11 to 7 on the Paradigm Shift

There are great amounts of quality disparagements of business schools in general (intentional or not), and MBA programs in particular. The singular ethos, such as it exists, or lack of concern beyond profiteering for anything involving people, environments, good governance or even public safety opens a very wide field in which quite little is possible other than the growing of predator industries and the election of frauds.

But the hedge-fund guys and girls have largely gotten a pass for a long while now, though that just will not suffice and they refuse to have their lack of acumen for or understanding of the industries they destroy not properly respected for precisely what it is:

To me, this and so many other closings of quality publications leads to a broader question of whether journalistic outlets can even exist under this current age of capitalism. In short, I think the answer is basically no.

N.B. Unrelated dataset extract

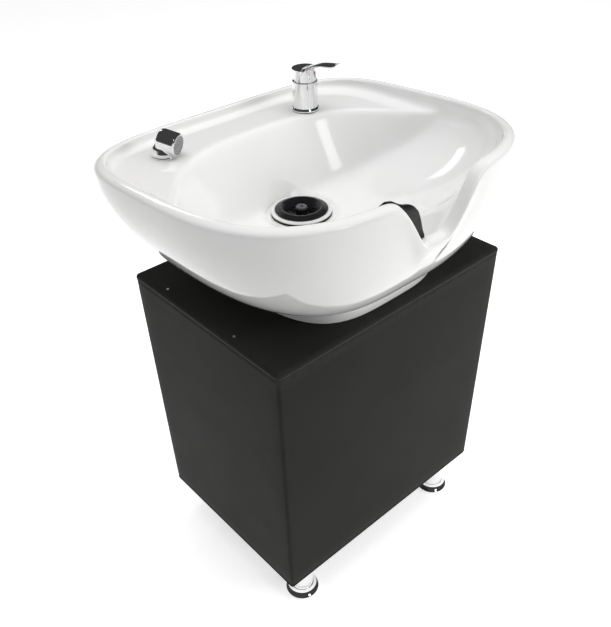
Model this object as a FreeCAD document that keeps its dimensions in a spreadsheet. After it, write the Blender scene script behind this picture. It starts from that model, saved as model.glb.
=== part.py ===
import FreeCAD, Part
import math
import os
import Sketcher

# Backwash unit: a glazed basin with a neck notch, standing on an upholstered plumbing pedestal.
# The client sits at -Y, the mixer and the pull-out spray stand on the terrace at +Y.
# Millimetres, +Z up, origin on the floor under the middle of the basin.

V = FreeCAD.Vector
doc = FreeCAD.newDocument("backwash_unit")
sheet = doc.addObject("Spreadsheet::Sheet", "Sizes")

SIZES = {
    # pedestal
    "pedestal_width": 540, "pedestal_depth": 400, "pedestal_height": 550,
    "board": 16, "cover": 6, "cover_corner": 9, "cover_edge": 4.5, "batten": 28,
    "hatch_width": 380, "hatch_sill": 130, "hatch_drop": 90, "pipe_hole": 100, "pipe_hole_back": 36,
    "tack_radius": 2.6, "tack_pin": 0.7, "tack_length": 14, "tack_inset": 14, "tack_pitch": 190,
    # feet
    "foot_height": 100, "tube_radius": 24, "tube_wall": 2, "flare_radius": 35, "flare_height": 21,
    "flare_edge": 3, "foot_inset_x": 60, "foot_inset_back_x": 87,
    "foot_inset_front": 42, "foot_inset_back": 84,
    "plate_radius": 32, "plate_thick": 3, "plate_screw_ring": 27.5, "screw_radius": 1.8,
    "screw_length": 14, "screw_head": 3.4, "screw_head_thick": 1.6, "glide_thick": 3, "glide_radius": 31,
    # basin outline and heights, counted from the top of the pedestal
    "basin_half_width": 315, "basin_back_reach": 242, "basin_front_reach": 312.5, "drain_back": 46,
    "ring_half_width": 172, "ring_back_reach": 108, "ring_front_reach": 226, "ring_height": 26,
    "ring_step": 3, "rim_back_height": 209, "rim_front_height": 236, "roll_height": 10,
    "roll_width": 16, "rim_edge": 5, "floor_height": 82, "recess_radius": 74, "recess_seat": 60,
    "recess_depth": 4, "drain_bore": 45, "china": 14, "void_gap": 6, "void_start": 30,
    "notch_depth": 86, "notch_half_width": 128, "notch_flat": 17, "notch_lip": 9, "notch_lip_drop": 24,
    "terrace_height": 195, "terrace_front": 168, "terrace_sweep": 80, "terrace_half": 219,
    "terrace_edge": 3.5, "terrace_blend": 9, "tap_boss": 2,
    # neck rest
    "rest_thick": 16, "rest_drop": 22, "rest_rise": 45, "fit_gap": 0.3,
    # waste
    "gasket_thick": 4.5, "flange_radius": 55, "flange_thick": 3, "cup_radius": 44.2, "cup_wall": 2.6,
    "cup_depth": 62, "tail_radius": 20, "tail_wall": 2.5, "tail_end": 100, "waste_nut_radius": 58,
    "waste_nut_height": 14, "waste_washer": 3, "basket_rim_radius": 48, "basket_rim_height": 5.5,
    "basket_rim_edge": 1.5, "basket_mouth": 35, "basket_bevel": 10, "basket_cup_radius": 39,
    "basket_cup_wall": 2.5, "basket_cup_depth": 13, "knob_radius": 11.3, "knob_cap_radius": 10,
    "knob_cap_thick": 4, "knob_bore": 2.5, "knob_drop": 1, "slot_width": 4.4, "slot_pitch": 6,
    "slot_start": 14, "slot_end": 32,
    "bottle_radius": 36, "bottle_height": 105, "bottle_wall": 3, "outlet_radius": 20, "outlet_wall": 2.5,
    "outlet_stub": 25, "trap_nut_radius": 30, "trap_nut_height": 24, "outlet_drop": 45,
    "relief_depth": 0.8, "relief_width": 3,
    # mixer
    "mixer_x": 136, "mixer_back": 181.5, "base_ring_radius": 26.5, "base_ring_height": 6,
    "body_radius": 23.8, "body_height": 53, "body_wall": 3, "deck_gasket": 1, "cartridge_radius": 17,
    "cartridge_height": 30, "cap_nut_height": 8, "cap_nut_lip": 2.7, "stem_side": 4.5, "stem_length": 16,
    "dome_radius": 21.9, "lever_radius": 24.1, "lever_wall": 1.6, "lever_roof": 3.5, "lever_top": 75,
    "lever_reach": 70, "lever_pivot": 66, "trunnion_radius": 1.6, "trunnion_reach": 23.3,
    "lever_skirt_gap": 0.8, "lever_width": 38, "lever_thick": 6, "lever_rise": 35.3,
    "arch_centre": 26, "arch_reach": 25, "arch_height": 26.5, "dot_radius": 2.6, "dot_height": 68.5,
    "dot_thick": 1.2, "shank_radius": 15.5, "shank_wall": 2, "shank_length": 52, "shank_hole": 17.5,
    "deck_nut_radius": 25, "deck_nut_height": 12, "deck_washer": 3,
    # hand spray
    "spray_x": -173, "spray_back": 192, "seat_ring_radius": 19, "seat_ring_height": 2,
    "seat_tube_radius": 15.5, "seat_bore": 11.4, "seat_length": 46, "neck_lip_radius": 24.2,
    "neck_lip_height": 2.5, "neck_radius": 23.3, "head_radius": 20, "head_centre": 26,
    "head_reach": 29, "head_back": 10, "head_bevel": 2.5, "face_radius": 16,
    "face_depth": 2, "plug_radius": 11, "plug_length": 30, "spray_tail": 46,
    # hoses and inlets
    "hose_radius": 5.5, "inlet_radius": 10.5, "inlet_bore": 7,
    "inlet_stub": 22, "inlet_height": 75, "inlet_first_x": 60, "inlet_second_x": 112,
    "inlet_collar_radius": 15, "inlet_collar_thick": 6, "inlet_ring_thick": 3,
    "running_gap": 0.05, "overrun": 5,
}
for row, (alias, value) in enumerate(SIZES.items(), start=1):
    sheet.set("A%d" % row, alias)
    sheet.set("B%d" % row, str(value))
    sheet.setAlias("B%d" % row, alias)
doc.recompute()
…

Journalism can exist in a capitalist system of course, but only when the people who own these outlets have some higher purposes, at least in part, whether it is some belief in the truth or at least a willingness to accept relatively moderate profits instead of instant gold. But we now live in an era of venture capitalist schemes, where rank idiots stumble into massive wealth and believe that they are rich because they are smarter than everyone else. When this happens, as it did in the initial Gilded Age, these morons run roughshod over the world around them.

Just so. The jump comes from a ledge of dangerous combination: You make a great deal of money – however quickly – and also systematically evade any education that would have given you access to some self-awareness that might save you and others something a little more important than two points below prime. The serial misunderstanding of terms will be the subtext of the best work of many future historians and not-a-few extradition treaties. CRaP, for example, is a re-purposed acronym that should be far more useful that it is.

Creative Destruction

Or, what will green mean once it has been destroyed and re-cast again? At the end of this Newsweek article about IBM and how it is “detaching” from the U.S., was this:

This is the new world of global business, one in which the U.S. becomes simply a market among markets, and not even the most interesting one. IBM is one of the multinationals that propelled America to the apex of its power, and it is now emblematic of the process of creative destruction pushing America to a new, less dominant, and less comfortable position.

It’s part global rah-rah, but having heard the term before in nearly the same context – as a seeming euphemism for the kind of havoc that is endemic to business interests in such a way as to insulate them from moralistic concerns about people or planet – it made me wonder how long it had been around and, at the risk of misunderstanding it, whether it could be true in multiple directions. I mean, destruction for gain, if truly amoral, could advance along an Eco axis if that was what where the gain is, Nes Pa?

Creative destruction was originally coined by Joseph Schumpeter (1883-1950) in his Capitalism, Socialism and Democracy. Some choice bits on CD:

Capitalism, then, is by nature a form or method of economic change and not only never is but never can be stationary. And this evolutionary character of the capitalist process is not merely due to the fact that economic life goes on in a social and natural environment which changes and by its change alters the data of economic action; this fact is important and these changes (wars, revolutions and so on) often condition industrial change, but they are not its prime movers.

These would be new means of production and transportation, new markets, new forms of industrial organization. Sound familiar? Also note that he says capitalism can never be stationary; does this put sustainability out of play? If so, what then?

The opening up of new markets, foreign or domestic, and the organizational development from the craft shop and factory to such concerns as U.S. Steel illustrate the same process of industrial mutation–if I may use that biological term–that incessantly revolutionizes the economic structure from within, incessantly destroying the old one, incessantly creating a new one. This process of Creative Destruction is the essential fact about capitalism. It is what capitalism consists in and what every capitalist concern has got to live in. . . .

Ah, essential facts. We quickly revert to protecting that (competition) which does not require guarding, because its forms are designed to go away, or be transformed into something else. Something which may appear unrecognizable, but only because of our tendency toward the above reversion. One more:

But in capitalist reality as distinguished from its textbook picture, it is not that kind of competition (the price variable) which counts but the competition from the new commodity, the new technology, the new source of supply, the new type of organization (the largest-scale unit of control for instance)–competition which commands a decisive cost or quality advantage and which strikes not at the margins of the profits and the outputs of the existing firms but at their foundations and their very lives.

Now, there could be something very sexy about this, but we’ll have to get over the sad-sack ‘greed is good’ paradigm in which so many have found solace for so long, which has been under seige since the minute after it was created. It’s not merely being sanguine to say it is the nature of the system to destroy itself this way, just a reminder of the very necessary likelihood of possibilities that should be injected into the project. That are indeed its lifeline, if not its blood.